Have you ever stared in jealous wonder at the perfectly presented, candy-coloured pastries made by Adriano Zumbo, or devoured a slice of fresh crusty Phillippa's bread and asked yourself 'how do they do it?' Then The Essential Ingredient Cooking School is for you.
Based at Prahran Market, the Essential Ingredient invites top chefs from Melbourne and internationally to teach their secrets.
The 2011 class schedule includes Italian cooking with Tobie Puttock, 'Tasting Barcelona" with Frank Camorra of MoVida, Breadmaking with Andrew O'Hara of Phillippa's, Mediterranean cooking with Cath Claringbold , Chocolate Desserts with Thomas Schnetzler (Chocolatier at Lindt & Spruengli), and cocktail-making with Matthew Rees from the award-winning Richmond cocktail bar Der Raum.

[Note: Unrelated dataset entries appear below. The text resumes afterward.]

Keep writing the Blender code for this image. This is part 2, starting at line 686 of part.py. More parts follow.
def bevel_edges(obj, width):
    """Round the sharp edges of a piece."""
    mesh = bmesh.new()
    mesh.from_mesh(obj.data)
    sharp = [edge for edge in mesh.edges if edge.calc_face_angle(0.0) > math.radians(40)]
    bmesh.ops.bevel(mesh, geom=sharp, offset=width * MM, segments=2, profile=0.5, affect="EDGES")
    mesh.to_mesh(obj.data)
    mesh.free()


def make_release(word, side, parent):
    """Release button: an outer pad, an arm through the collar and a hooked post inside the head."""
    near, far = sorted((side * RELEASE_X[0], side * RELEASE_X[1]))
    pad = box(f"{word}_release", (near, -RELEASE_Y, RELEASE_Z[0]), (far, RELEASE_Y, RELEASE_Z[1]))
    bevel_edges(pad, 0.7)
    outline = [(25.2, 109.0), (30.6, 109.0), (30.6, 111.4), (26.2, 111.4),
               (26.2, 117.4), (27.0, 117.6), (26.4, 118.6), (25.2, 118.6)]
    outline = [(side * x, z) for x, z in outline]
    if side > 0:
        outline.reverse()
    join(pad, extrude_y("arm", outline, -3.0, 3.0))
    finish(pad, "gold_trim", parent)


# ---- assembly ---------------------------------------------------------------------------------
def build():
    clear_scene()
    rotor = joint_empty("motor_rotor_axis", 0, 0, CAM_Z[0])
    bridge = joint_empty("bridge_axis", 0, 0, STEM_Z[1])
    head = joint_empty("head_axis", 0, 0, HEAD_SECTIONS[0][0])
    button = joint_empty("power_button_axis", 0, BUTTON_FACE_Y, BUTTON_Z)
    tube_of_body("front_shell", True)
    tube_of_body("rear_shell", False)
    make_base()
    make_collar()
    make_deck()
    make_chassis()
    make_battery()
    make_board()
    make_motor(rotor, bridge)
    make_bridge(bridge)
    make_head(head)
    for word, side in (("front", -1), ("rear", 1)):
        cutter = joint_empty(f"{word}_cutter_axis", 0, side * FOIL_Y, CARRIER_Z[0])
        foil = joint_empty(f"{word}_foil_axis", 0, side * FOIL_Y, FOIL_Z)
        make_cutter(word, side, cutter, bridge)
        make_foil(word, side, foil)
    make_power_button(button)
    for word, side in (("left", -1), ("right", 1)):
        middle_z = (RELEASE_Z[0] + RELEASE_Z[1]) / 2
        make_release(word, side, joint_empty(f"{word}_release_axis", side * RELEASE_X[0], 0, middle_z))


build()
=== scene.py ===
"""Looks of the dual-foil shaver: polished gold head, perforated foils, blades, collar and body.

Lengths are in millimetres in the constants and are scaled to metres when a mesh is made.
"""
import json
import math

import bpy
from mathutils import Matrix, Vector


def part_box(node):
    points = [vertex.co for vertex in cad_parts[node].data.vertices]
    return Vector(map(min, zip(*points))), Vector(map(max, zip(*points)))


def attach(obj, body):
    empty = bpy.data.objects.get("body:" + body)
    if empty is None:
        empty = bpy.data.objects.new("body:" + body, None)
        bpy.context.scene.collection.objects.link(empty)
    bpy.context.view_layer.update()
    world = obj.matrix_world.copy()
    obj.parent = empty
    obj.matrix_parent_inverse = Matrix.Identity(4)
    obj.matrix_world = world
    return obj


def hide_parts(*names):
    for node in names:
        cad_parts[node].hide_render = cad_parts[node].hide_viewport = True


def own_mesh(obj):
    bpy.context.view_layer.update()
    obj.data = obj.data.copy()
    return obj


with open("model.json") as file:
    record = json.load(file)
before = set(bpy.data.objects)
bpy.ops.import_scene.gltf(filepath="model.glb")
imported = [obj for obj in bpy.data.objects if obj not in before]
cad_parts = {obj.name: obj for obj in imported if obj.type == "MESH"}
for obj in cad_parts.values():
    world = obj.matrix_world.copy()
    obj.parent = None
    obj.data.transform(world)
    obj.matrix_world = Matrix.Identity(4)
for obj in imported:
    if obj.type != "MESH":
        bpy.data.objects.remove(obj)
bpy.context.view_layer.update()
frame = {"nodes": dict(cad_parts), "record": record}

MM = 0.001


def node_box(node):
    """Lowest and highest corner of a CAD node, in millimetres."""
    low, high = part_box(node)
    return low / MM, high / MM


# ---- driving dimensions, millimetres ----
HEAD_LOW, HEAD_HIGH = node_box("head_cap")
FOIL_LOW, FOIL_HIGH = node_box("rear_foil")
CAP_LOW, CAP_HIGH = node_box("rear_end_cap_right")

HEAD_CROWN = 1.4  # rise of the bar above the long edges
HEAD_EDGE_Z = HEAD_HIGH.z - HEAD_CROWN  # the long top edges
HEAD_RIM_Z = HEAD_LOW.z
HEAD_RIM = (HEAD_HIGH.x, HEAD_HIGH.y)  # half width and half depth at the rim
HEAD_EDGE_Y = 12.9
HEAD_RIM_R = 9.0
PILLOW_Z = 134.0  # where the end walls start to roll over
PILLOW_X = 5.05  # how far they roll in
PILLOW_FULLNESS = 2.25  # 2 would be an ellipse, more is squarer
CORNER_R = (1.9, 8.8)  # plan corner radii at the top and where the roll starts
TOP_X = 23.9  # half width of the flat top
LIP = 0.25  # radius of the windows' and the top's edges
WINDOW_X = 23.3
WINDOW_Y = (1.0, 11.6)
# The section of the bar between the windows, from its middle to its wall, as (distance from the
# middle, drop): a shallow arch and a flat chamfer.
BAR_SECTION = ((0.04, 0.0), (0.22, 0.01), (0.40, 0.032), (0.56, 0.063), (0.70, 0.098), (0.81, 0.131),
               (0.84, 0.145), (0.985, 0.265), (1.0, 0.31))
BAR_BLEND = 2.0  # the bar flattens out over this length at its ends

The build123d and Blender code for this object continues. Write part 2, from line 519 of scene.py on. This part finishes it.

Classes are designed for all levels of cooking expertise, from the culinary challenged to budding MasterChefs. There are a variety of class formats to choose from - hands-on cooking sessions, dinner or lunch demonstration classes or interactive tutorials.
From the 2010 schedule, we chose a Risotto Masterclass with Joseph Vargetto, Head Chef at Melbourne institution, Mezzo Bar & Grill (this class offered again in August this year).
The School's classroom is well fitted-out. Students are seated at tables supplied with olives and bread to satisfy rumbling tummies caused by the divine smells from Joseph's work in the demonstration kitchen. With an angled mirror directly above the stovetop and bench, everyone in the room is able to see the pots and pans with which Joseph is working.
Although not a hands-on class, it's extremely interactive. Joseph demonstrates the different rice grains used for risotto, passing them around so we can see & feel the differences. According to Joseph, choosing the correct rice is vital to achieving the creamy consistency of a great risotto.
Taking us step by step through four different risotto recipes, Joseph explains some tips for risotto success: use a short-grain rice (arborio rice is good, carnaroli rice even better), always heat your stock before adding it to the rice, and make sure rice still has good body but not too much crunch when you take it off the heat.
A small dish of each risotto is served to each student, with the most intriguing being a tuna and stinging nettle risotto. Stinging nettle loses its sting when cooked, and is apparently high in iron and vitamin C. It gives a beautiful emerald colour to the risotto, and has a unique flavour.
We leave the class with full tummies, keen to put our newfound risotto expertise to the test. A recipe folder with comprehensive notes gives us a handy reference for future culinary successes.